- [DATA EXCERPT]
____

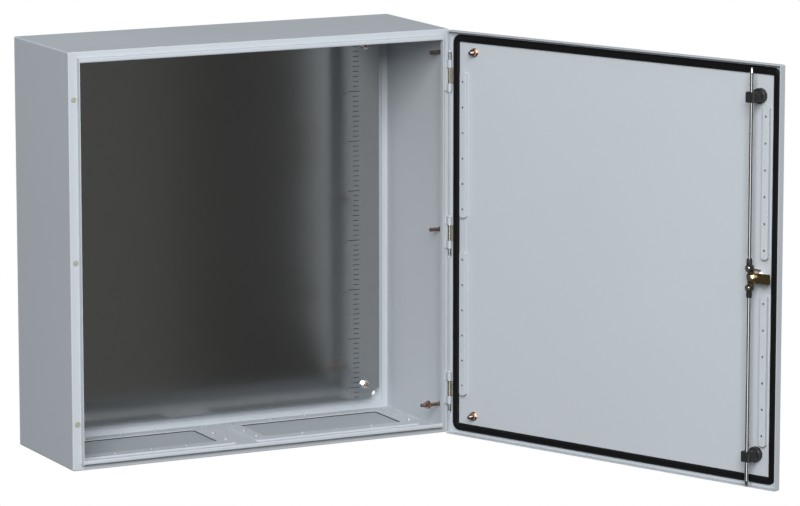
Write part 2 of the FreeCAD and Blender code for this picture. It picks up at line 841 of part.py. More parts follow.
def crank_plate():
    """Double crank: a waisted plate with an eye for each rod pin."""
    thick = crank_thickness
    half = crank_width / 2
    eyes = [rod(Vector(lock_x, crank_y, z), Y, half, thick) for z in (-crank_radius, crank_radius)]
    bar = block(
        (lock_x - half, lock_x + half), (crank_y, crank_y + thick), (-crank_radius, crank_radius))
    hub = rod(Vector(lock_x, crank_y, 0), Y, crank_hub / 2, thick)
    plate = bar.multiFuse(eyes + [hub]).cut(cam_square_bar(crank_y, crank_y + thick))
    for z in (-crank_radius, crank_radius):
        plate = plate.cut(rod(Vector(lock_x, crank_y, z), Y, crank_pin / 2, thick))
    return plate


def crank_pins():
    """Headed pins that carry the rods' end pieces."""
    pins = []
    head_y = rod_end_y + rod_end_thickness + end_clearance
    for z in (-crank_radius, crank_radius):
        shank = rod(Vector(lock_x, crank_y, z), Y, crank_pin / 2, head_y - crank_y)
        head = rod(Vector(lock_x, head_y, z), Y, crank_pin_head / 2, crank_pin_head_height)
        rim = [edge for edge in head.Edges if edge.BoundBox.YMin > head_y + crank_pin_head_height / 2]
        pins.append(shank.fuse(head.makeChamfer(crank_pin_chamfer, rim)))
    return Part.makeCompound(pins)


def cam_screw():
    """Screw and its washer face, which clamp tongue and crank on the square."""
    seat = Vector(lock_x, crank_y + crank_thickness, 0)
    head = hexagon(seat, Y, cam_screw_flats, cam_screw_height)
    return head.fuse(rod(seat, Y, cam_screw_head / 2, cam_screw_flange))


# Rods

def rod_end(side):
    """Moulded end piece: an eye on the crank pin and a tapering socket for the rod."""
    pin = Vector(lock_x, rod_end_y, side * crank_radius)
    eye = rod(pin, Y, rod_end_diameter / 2, rod_end_thickness)
    centre = Vector(lock_x, rod_y, side * crank_radius)
    socket = Part.makeCone(rod_end_root / 2, rod_end_neck / 2, rod_end_length, centre, Z * side)
    slab = block(
        (lock_x - rod_end_diameter / 2, lock_x + rod_end_diameter / 2),
        (rod_end_y, rod_end_y + rod_end_thickness),
        sorted((side * crank_radius, side * (crank_radius + rod_end_length))))
    body = eye.multiFuse([socket.common(slab), rod_neck(side)])
    body = body.cut(rod(pin, Y, crank_pin / 2 + running_clearance, rod_end_thickness))
    return body.cut(rod(rod_start(side), Z * side, rod_diameter / 2, rod_socket))


def rod_neck(side):
    """Round collar where the rod leaves its end piece."""
    start = rod_start(side) + Z * side * rod_end_collar_start
    length = rod_socket - rod_end_collar_start
    return Part.makeCone(rod_end_collar / 2, rod_end_neck / 2, length, start, Z * side)


def rod_start(side):
    return Vector(lock_x, rod_y, side * (crank_radius + rod_end_length - rod_socket))


def locking_rod(side):
    """Round bar with a tapered tip that slides behind the body's flange."""
    start = rod_start(side)
    straight = rod_tip - rod_tip_taper - abs(start.z)
    bar = rod(start, Z * side, rod_diameter / 2, straight)
    taper_start = start + Z * side * straight
    tip = Part.makeCone(rod_diameter / 2, rod_tip_diameter / 2, rod_tip_taper, taper_start, Z * side)
    return bar.fuse(tip)


def rod_guide(side):
    """Moulded guide: a round foot on the door and a block with a slot for the rod."""
    base = Vector(lock_x, door_inner_y, side * guide_height)
    foot = rod(base, Y, guide_disc / 2, guide_disc_height)
    rim = [edge for edge in foot.Edges if edge.BoundBox.YMin > door_inner_y + guide_disc_height / 2]
    foot = foot.makeChamfer(guide_foot_chamfer, rim)
    top_y = rod_y + rod_diameter / 2 + guide_clearance + guide_wall
    reach = guide_block_width / 2
    z_range = (base.z - guide_block_height / 2, base.z + guide_block_height / 2)
    post = block(
        (lock_x - reach, lock_x + reach), (door_inner_y + guide_post_sink, top_y), z_range)
    corners = [edge for edge in edges_along(post, Z) if edge.BoundBox.YMin > rod_y]
    post = post.makeFillet(guide_post_corner, corners)
    play = rod_diameter / 2 + guide_clearance
    slot = block(
        (lock_x - guide_side_play, lock_x + guide_side_play), (rod_y - play, rod_y + play), z_range)
    for x in (lock_x - guide_side_play, lock_x + guide_side_play):
        slot = slot.fuse(rod(Vector(x, rod_y, z_range[0]), Z, play, guide_block_height))
    stud_hole = rod(base, Y, guide_stud / 2 + running_clearance, guide_stud_length + 1)
    return foot.fuse(post).cut(slot).cut(stud_hole)


def guide_studs():
    """Weld studs that the rod guides are pressed on to."""
    studs = [rod(Vector(lock_x, door_inner_y, side * guide_height), Y, guide_stud / 2, guide_stud_length)
             for side in (-1, 1)]
    return Part.makeCompound(studs)


def save_body():
    save("body_wrap", body_wrap())
    save("rear_panel", rear_panel())
    save("mounting_plate", mounting_plate())
    save("plate_studs", plate_studs())
    save("plate_washers", plate_washers())
    save("plate_nuts", plate_nuts())
    for name, side in (("left", -1), ("right", 1)):
        save("gland_plate_" + name, gland_plate(side * gland_centre_x))
        save("gland_gasket_" + name, gland_gasket(side * gland_centre_x))
        save("gland_screws_" + name, gland_screws(side * gland_centre_x))
    save("side_studs_left", side_studs_left())
    save("side_studs_right", side_studs_right())
    save("side_earth_washer", side_earth_washer())
    save("side_earth_nut", side_earth_nut())
    save("hinge_blanking_plugs", hinge_blanking_plugs())
    save("hinge_bracket_bolts", hinge_bracket_bolts())
    for name, z in hinge_heights.items():
        save("hinge_bracket_" + name, hinge_bracket(z))
        save("hinge_pin_" + name, hinge_pin(z, hinge_grip(name)))


def save_door():
    closed = {
        "door_panel": door_panel(),
        "door_gasket": door_gasket(),
        "rail_hinge_upper": door_rail(rail_hinge_x),
        "rail_hinge_lower": mirror_z(door_rail(rail_hinge_x)),
        "rail_hinge_link": rail_hinge_link(),
        "rail_lock_upper": door_rail(rail_lock_x),
        "rail_lock_lower": mirror_z(door_rail(rail_lock_x)),
        "door_earth_studs": door_earth_studs(),
        "door_earth_washers": door_earth_washers(),
        "door_earth_nuts": door_earth_nuts(),
        "lock_housing": lock_housing(),
        "lock_gasket": lock_gasket(),
        "lock_ring_nut": lock_ring_nut(),
        "lock_insert": lock_insert(),
        "cam_tongue": cam_tongue(),
        "crank_plate": crank_plate(),
        "crank_pins": crank_pins(),
        "cam_screw": cam_screw(),
        "guide_studs": guide_studs(),
    }
    for name, z in hinge_heights.items():
        closed["hinge_barrel_" + name] = hinge_barrel(z)
    for name, side in (("upper", 1), ("lower", -1)):
        closed["rod_guide_" + name] = rod_guide(side)
        closed[name + "_rod"] = locking_rod(side)
        closed[name + "_rod_end"] = rod_end(side)
    for name, shape in closed.items():
        save(name, opened(shape))


os.makedirs("parts", exist_ok=True)
save_body()
save_door()
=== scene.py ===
import json
import math
from functools import partial

import bmesh
import bpy
from bpy.props import FloatProperty, FloatVectorProperty, IntProperty, PointerProperty
from mathutils import Matrix, Vector


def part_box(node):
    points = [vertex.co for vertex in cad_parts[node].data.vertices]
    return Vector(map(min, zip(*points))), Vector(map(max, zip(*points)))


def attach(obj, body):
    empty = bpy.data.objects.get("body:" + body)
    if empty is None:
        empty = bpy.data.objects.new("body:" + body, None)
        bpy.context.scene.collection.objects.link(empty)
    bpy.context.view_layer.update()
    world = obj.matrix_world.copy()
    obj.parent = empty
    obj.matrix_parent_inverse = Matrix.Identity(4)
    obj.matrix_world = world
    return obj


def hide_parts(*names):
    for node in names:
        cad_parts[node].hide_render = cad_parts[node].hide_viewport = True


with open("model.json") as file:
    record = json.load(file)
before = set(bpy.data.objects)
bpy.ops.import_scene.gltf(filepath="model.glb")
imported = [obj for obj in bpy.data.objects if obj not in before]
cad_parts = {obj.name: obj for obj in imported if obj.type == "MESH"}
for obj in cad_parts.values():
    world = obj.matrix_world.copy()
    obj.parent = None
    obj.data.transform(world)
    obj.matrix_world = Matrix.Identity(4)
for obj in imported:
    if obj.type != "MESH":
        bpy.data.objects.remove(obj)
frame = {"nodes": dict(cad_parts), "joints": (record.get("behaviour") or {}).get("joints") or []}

bl_info = {
    "name": "Steel wall enclosure",
    "version": (1, 0, 0),
    "blender": (4, 5, 0),
    "location": "3D View > Sidebar > Enclosure",
    "description": "Finishes, threads, seal and scale of a sheet-steel wall enclosure",
    "category": "Object",
}

MM = 0.001

# Where things are, in metres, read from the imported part
DOOR_SWING = next(joint for joint in frame["joints"] if joint["name"] == "door_swing")
HINGE_LINE = Vector(DOOR_SWING["pos_m"])
OPEN_ANGLE = math.radians(-DOOR_SWING["range_deg"][0])
PLATE_LOW, PLATE_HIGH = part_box("mounting_plate")
BODY_LOW, BODY_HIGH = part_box("body_wrap")

# Inner skin of the closed door
DOOR_SKIN_Y = HINGE_LINE.y - 5.0 * MM


# Sizes and colours that a user may change

Length = partial(FloatProperty, unit="LENGTH", precision=5)
Power = partial(FloatProperty, unit="POWER")
Angle = partial(FloatProperty, unit="ROTATION")
Strength = partial(FloatProperty, min=0.0)
Roughness = partial(FloatProperty, subtype="FACTOR", min=0.0, max=1.0)
Colour = partial(FloatVectorProperty, subtype="COLOR", size=3, min=0.0, max=1.0)


class EnclosureStage(bpy.types.PropertyGroup):
    key_power: Power(
        name="Softbox", description="Power of the large light above the camera", default=815.0)
    key_size: Length(
        name="Softbox size", description="Side of the large light", default=4.6)
    key_distance: Length(
        name="Softbox distance", description="From the object to the large light", default=9.0)
    key_azimuth: Angle(
        name="Softbox azimuth", description="Left of the front", default=math.radians(28.0))
    key_elevation: Angle(
        name="Softbox elevation", description="Above the horizon", default=math.radians(28.0))
    ambient: Strength(
        name="Ambient", description="Strength of the even light from all round", default=0.47)
    card: Power(
        name="Reflected wall", description="Power of the wide card that only gloss shows", default=32.0)
    plate_card: Power(
        name="Reflected panel", description="Power of the dim card that the mounting plate shows",
        default=0.30)
    reflected_room: Strength(
        name="Reflected room", description="Brightness of the dark room that gloss shows", default=0.062)
    floor_drop: Length(
        name="Floor", description="How far the floor lies below the middle of the box", default=1.4)
    focal_length: FloatProperty(
        name="Focal length", description="Lens of the camera, on a 36 mm wide sensor",
        default=206.63, unit="CAMERA")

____

- [GOAL] Write down again the exact lines running from the beginning of the data to the line containing "return plate", with both ends included.

- [SOLUTION TO THE PROBLEM]
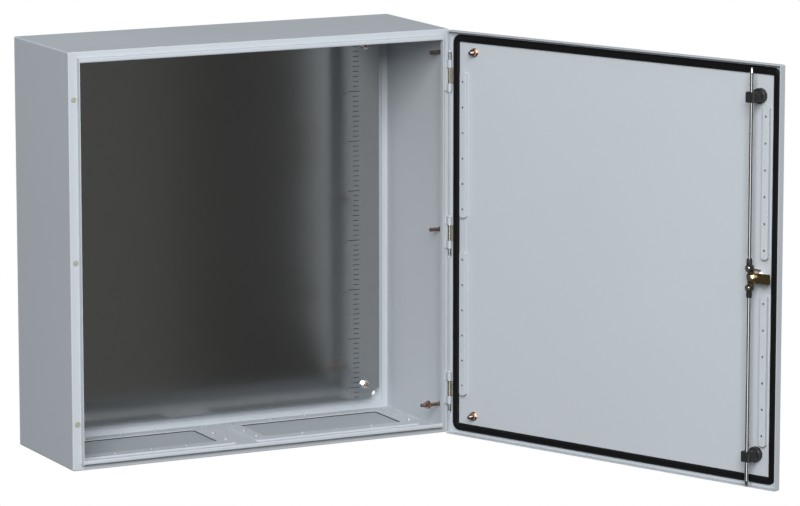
Write part 2 of the FreeCAD and Blender code for this picture. It picks up at line 841 of part.py. More parts follow.
def crank_plate():
    """Double crank: a waisted plate with an eye for each rod pin."""
    thick = crank_thickness
    half = crank_width / 2
    eyes = [rod(Vector(lock_x, crank_y, z), Y, half, thick) for z in (-crank_radius, crank_radius)]
    bar = block(
        (lock_x - half, lock_x + half), (crank_y, crank_y + thick), (-crank_radius, crank_radius))
    hub = rod(Vector(lock_x, crank_y, 0), Y, crank_hub / 2, thick)
    plate = bar.multiFuse(eyes + [hub]).cut(cam_square_bar(crank_y, crank_y + thick))
    for z in (-crank_radius, crank_radius):
        plate = plate.cut(rod(Vector(lock_x, crank_y, z), Y, crank_pin / 2, thick))
    return plate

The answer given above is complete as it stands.